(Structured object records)
☆ ☆ ☆ ☆

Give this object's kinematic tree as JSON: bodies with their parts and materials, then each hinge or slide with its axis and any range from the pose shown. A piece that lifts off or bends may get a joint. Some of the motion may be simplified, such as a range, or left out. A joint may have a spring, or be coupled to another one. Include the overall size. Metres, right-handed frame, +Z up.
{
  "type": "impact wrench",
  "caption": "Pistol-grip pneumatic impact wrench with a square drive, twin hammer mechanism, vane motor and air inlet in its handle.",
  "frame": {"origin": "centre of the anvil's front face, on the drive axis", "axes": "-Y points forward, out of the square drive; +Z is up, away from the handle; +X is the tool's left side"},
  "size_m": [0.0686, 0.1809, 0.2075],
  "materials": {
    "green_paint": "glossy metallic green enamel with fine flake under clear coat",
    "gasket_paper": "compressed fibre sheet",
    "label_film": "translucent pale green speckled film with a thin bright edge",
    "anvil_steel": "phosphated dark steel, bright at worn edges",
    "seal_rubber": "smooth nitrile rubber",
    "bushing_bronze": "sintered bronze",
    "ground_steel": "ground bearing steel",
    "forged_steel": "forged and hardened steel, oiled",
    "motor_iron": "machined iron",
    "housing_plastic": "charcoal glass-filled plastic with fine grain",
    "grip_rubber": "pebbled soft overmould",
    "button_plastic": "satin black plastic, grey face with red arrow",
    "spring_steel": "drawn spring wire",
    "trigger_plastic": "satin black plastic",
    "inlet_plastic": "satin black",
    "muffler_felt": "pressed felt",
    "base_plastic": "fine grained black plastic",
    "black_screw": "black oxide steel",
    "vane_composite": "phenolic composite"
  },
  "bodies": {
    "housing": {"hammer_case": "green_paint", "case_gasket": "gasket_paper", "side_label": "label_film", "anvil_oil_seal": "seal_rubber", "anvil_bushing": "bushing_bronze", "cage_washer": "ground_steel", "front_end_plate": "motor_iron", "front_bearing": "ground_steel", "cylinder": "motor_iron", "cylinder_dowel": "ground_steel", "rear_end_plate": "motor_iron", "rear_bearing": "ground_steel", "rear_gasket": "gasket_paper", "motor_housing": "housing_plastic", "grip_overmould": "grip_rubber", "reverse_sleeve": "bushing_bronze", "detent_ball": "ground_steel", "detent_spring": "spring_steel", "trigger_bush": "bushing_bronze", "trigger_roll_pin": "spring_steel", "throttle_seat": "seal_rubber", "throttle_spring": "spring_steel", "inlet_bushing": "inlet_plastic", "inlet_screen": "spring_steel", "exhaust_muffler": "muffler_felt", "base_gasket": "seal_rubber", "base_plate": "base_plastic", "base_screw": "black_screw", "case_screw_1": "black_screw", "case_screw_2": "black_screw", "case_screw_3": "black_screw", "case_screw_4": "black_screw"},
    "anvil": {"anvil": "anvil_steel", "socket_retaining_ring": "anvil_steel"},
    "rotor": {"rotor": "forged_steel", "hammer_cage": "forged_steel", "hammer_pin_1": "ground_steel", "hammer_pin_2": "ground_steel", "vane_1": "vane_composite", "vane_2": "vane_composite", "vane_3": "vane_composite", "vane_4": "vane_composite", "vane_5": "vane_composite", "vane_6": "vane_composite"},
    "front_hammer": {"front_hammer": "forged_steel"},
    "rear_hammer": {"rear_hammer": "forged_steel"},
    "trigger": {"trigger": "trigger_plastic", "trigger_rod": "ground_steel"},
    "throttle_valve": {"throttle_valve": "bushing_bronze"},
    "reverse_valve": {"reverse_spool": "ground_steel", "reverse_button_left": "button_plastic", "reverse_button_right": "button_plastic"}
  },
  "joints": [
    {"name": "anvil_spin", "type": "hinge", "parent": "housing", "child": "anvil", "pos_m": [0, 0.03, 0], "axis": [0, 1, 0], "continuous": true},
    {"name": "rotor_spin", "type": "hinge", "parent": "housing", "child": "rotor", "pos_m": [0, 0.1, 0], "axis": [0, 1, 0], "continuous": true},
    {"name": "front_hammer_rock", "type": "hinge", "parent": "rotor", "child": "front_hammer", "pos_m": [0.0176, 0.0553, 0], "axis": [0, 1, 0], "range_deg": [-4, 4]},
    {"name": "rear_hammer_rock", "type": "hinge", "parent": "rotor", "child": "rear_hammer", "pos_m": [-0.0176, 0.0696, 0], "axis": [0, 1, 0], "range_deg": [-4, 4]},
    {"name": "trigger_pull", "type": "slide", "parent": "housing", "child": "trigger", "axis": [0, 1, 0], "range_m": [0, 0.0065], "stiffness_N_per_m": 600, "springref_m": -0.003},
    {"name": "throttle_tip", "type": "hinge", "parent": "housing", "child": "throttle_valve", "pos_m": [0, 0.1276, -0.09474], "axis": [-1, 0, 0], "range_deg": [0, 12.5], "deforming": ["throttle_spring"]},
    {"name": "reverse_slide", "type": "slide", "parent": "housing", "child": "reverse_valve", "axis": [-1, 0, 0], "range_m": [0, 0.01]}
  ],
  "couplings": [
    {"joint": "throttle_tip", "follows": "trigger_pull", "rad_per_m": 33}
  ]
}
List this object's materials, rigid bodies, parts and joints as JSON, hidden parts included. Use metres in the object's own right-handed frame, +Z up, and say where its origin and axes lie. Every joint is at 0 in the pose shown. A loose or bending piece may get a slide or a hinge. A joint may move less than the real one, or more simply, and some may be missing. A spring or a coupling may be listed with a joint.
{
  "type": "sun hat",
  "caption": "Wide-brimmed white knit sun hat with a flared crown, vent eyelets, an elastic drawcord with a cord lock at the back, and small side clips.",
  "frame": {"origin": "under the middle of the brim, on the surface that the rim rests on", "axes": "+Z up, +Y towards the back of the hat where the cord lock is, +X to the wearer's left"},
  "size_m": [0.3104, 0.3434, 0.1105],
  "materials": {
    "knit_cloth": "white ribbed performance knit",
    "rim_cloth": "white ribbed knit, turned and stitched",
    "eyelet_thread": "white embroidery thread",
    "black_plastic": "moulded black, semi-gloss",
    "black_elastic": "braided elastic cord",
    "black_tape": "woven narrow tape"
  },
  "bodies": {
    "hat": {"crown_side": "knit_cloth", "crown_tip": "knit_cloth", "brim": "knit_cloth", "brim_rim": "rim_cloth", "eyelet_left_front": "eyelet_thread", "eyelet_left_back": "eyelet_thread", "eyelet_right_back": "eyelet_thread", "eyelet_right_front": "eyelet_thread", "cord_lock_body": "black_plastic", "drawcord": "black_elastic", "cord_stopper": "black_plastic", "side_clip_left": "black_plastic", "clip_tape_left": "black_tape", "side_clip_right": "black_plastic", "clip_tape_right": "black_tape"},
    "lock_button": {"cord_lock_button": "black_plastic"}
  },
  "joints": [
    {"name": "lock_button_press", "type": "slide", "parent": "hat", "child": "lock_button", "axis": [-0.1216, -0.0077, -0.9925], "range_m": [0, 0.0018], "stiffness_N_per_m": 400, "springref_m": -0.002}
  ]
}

☆ ☆ ☆ ☆

Make a verbatim copy of every entry shown above.

== CORRECT ANSWER ==
Give this object's kinematic tree as JSON: bodies with their parts and materials, then each hinge or slide with its axis and any range from the pose shown. A piece that lifts off or bends may get a joint. Some of the motion may be simplified, such as a range, or left out. A joint may have a spring, or be coupled to another one. Include the overall size. Metres, right-handed frame, +Z up.
{
  "type": "impact wrench",
  "caption": "Pistol-grip pneumatic impact wrench with a square drive, twin hammer mechanism, vane motor and air inlet in its handle.",
  "frame": {"origin": "centre of the anvil's front face, on the drive axis", "axes": "-Y points forward, out of the square drive; +Z is up, away from the handle; +X is the tool's left side"},
  "size_m": [0.0686, 0.1809, 0.2075],
  "materials": {
    "green_paint": "glossy metallic green enamel with fine flake under clear coat",
    "gasket_paper": "compressed fibre sheet",
    "label_film": "translucent pale green speckled film with a thin bright edge",
    "anvil_steel": "phosphated dark steel, bright at worn edges",
    "seal_rubber": "smooth nitrile rubber",
    "bushing_bronze": "sintered bronze",
    "ground_steel": "ground bearing steel",
    "forged_steel": "forged and hardened steel, oiled",
    "motor_iron": "machined iron",
    "housing_plastic": "charcoal glass-filled plastic with fine grain",
    "grip_rubber": "pebbled soft overmould",
    "button_plastic": "satin black plastic, grey face with red arrow",
    "spring_steel": "drawn spring wire",
    "trigger_plastic": "satin black plastic",
    "inlet_plastic": "satin black",
    "muffler_felt": "pressed felt",
    "base_plastic": "fine grained black plastic",
    "black_screw": "black oxide steel",
    "vane_composite": "phenolic composite"
  },
  "bodies": {
    "housing": {"hammer_case": "green_paint", "case_gasket": "gasket_paper", "side_label": "label_film", "anvil_oil_seal": "seal_rubber", "anvil_bushing": "bushing_bronze", "cage_washer": "ground_steel", "front_end_plate": "motor_iron", "front_bearing": "ground_steel", "cylinder": "motor_iron", "cylinder_dowel": "ground_steel", "rear_end_plate": "motor_iron", "rear_bearing": "ground_steel", "rear_gasket": "gasket_paper", "motor_housing": "housing_plastic", "grip_overmould": "grip_rubber", "reverse_sleeve": "bushing_bronze", "detent_ball": "ground_steel", "detent_spring": "spring_steel", "trigger_bush": "bushing_bronze", "trigger_roll_pin": "spring_steel", "throttle_seat": "seal_rubber", "throttle_spring": "spring_steel", "inlet_bushing": "inlet_plastic", "inlet_screen": "spring_steel", "exhaust_muffler": "muffler_felt", "base_gasket": "seal_rubber", "base_plate": "base_plastic", "base_screw": "black_screw", "case_screw_1": "black_screw", "case_screw_2": "black_screw", "case_screw_3": "black_screw", "case_screw_4": "black_screw"},
    "anvil": {"anvil": "anvil_steel", "socket_retaining_ring": "anvil_steel"},
    "rotor": {"rotor": "forged_steel", "hammer_cage": "forged_steel", "hammer_pin_1": "ground_steel", "hammer_pin_2": "ground_steel", "vane_1": "vane_composite", "vane_2": "vane_composite", "vane_3": "vane_composite", "vane_4": "vane_composite", "vane_5": "vane_composite", "vane_6": "vane_composite"},
    "front_hammer": {"front_hammer": "forged_steel"},
    "rear_hammer": {"rear_hammer": "forged_steel"},
    "trigger": {"trigger": "trigger_plastic", "trigger_rod": "ground_steel"},
    "throttle_valve": {"throttle_valve": "bushing_bronze"},
    "reverse_valve": {"reverse_spool": "ground_steel", "reverse_button_left": "button_plastic", "reverse_button_right": "button_plastic"}
  },
  "joints": [
    {"name": "anvil_spin", "type": "hinge", "parent": "housing", "child": "anvil", "pos_m": [0, 0.03, 0], "axis": [0, 1, 0], "continuous": true},
    {"name": "rotor_spin", "type": "hinge", "parent": "housing", "child": "rotor", "pos_m": [0, 0.1, 0], "axis": [0, 1, 0], "continuous": true},
    {"name": "front_hammer_rock", "type": "hinge", "parent": "rotor", "child": "front_hammer", "pos_m": [0.0176, 0.0553, 0], "axis": [0, 1, 0], "range_deg": [-4, 4]},
    {"name": "rear_hammer_rock", "type": "hinge", "parent": "rotor", "child": "rear_hammer", "pos_m": [-0.0176, 0.0696, 0], "axis": [0, 1, 0], "range_deg": [-4, 4]},
    {"name": "trigger_pull", "type": "slide", "parent": "housing", "child": "trigger", "axis": [0, 1, 0], "range_m": [0, 0.0065], "stiffness_N_per_m": 600, "springref_m": -0.003},
    {"name": "throttle_tip", "type": "hinge", "parent": "housing", "child": "throttle_valve", "pos_m": [0, 0.1276, -0.09474], "axis": [-1, 0, 0], "range_deg": [0, 12.5], "deforming": ["throttle_spring"]},
    {"name": "reverse_slide", "type": "slide", "parent": "housing", "child": "reverse_valve", "axis": [-1, 0, 0], "range_m": [0, 0.01]}
  ],
  "couplings": [
    {"joint": "throttle_tip", "follows": "trigger_pull", "rad_per_m": 33}
  ]
}
List this object's materials, rigid bodies, parts and joints as JSON, hidden parts included. Use metres in the object's own right-handed frame, +Z up, and say where its origin and axes lie. Every joint is at 0 in the pose shown. A loose or bending piece may get a slide or a hinge. A joint may move less than the real one, or more simply, and some may be missing. A spring or a coupling may be listed with a joint.
{
  "type": "sun hat",
  "caption": "Wide-brimmed white knit sun hat with a flared crown, vent eyelets, an elastic drawcord with a cord lock at the back, and small side clips.",
  "frame": {"origin": "under the middle of the brim, on the surface that the rim rests on", "axes": "+Z up, +Y towards the back of the hat where the cord lock is, +X to the wearer's left"},
  "size_m": [0.3104, 0.3434, 0.1105],
  "materials": {
    "knit_cloth": "white ribbed performance knit",
    "rim_cloth": "white ribbed knit, turned and stitched",
    "eyelet_thread": "white embroidery thread",
    "black_plastic": "moulded black, semi-gloss",
    "black_elastic": "braided elastic cord",
    "black_tape": "woven narrow tape"
  },
  "bodies": {
    "hat": {"crown_side": "knit_cloth", "crown_tip": "knit_cloth", "brim": "knit_cloth", "brim_rim": "rim_cloth", "eyelet_left_front": "eyelet_thread", "eyelet_left_back": "eyelet_thread", "eyelet_right_back": "eyelet_thread", "eyelet_right_front": "eyelet_thread", "cord_lock_body": "black_plastic", "drawcord": "black_elastic", "cord_stopper": "black_plastic", "side_clip_left": "black_plastic", "clip_tape_left": "black_tape", "side_clip_right": "black_plastic", "clip_tape_right": "black_tape"},
    "lock_button": {"cord_lock_button": "black_plastic"}
  },
  "joints": [
    {"name": "lock_button_press", "type": "slide", "parent": "hat", "child": "lock_button", "axis": [-0.1216, -0.0077, -0.9925], "range_m": [0, 0.0018], "stiffness_N_per_m": 400, "springref_m": -0.002}
  ]
}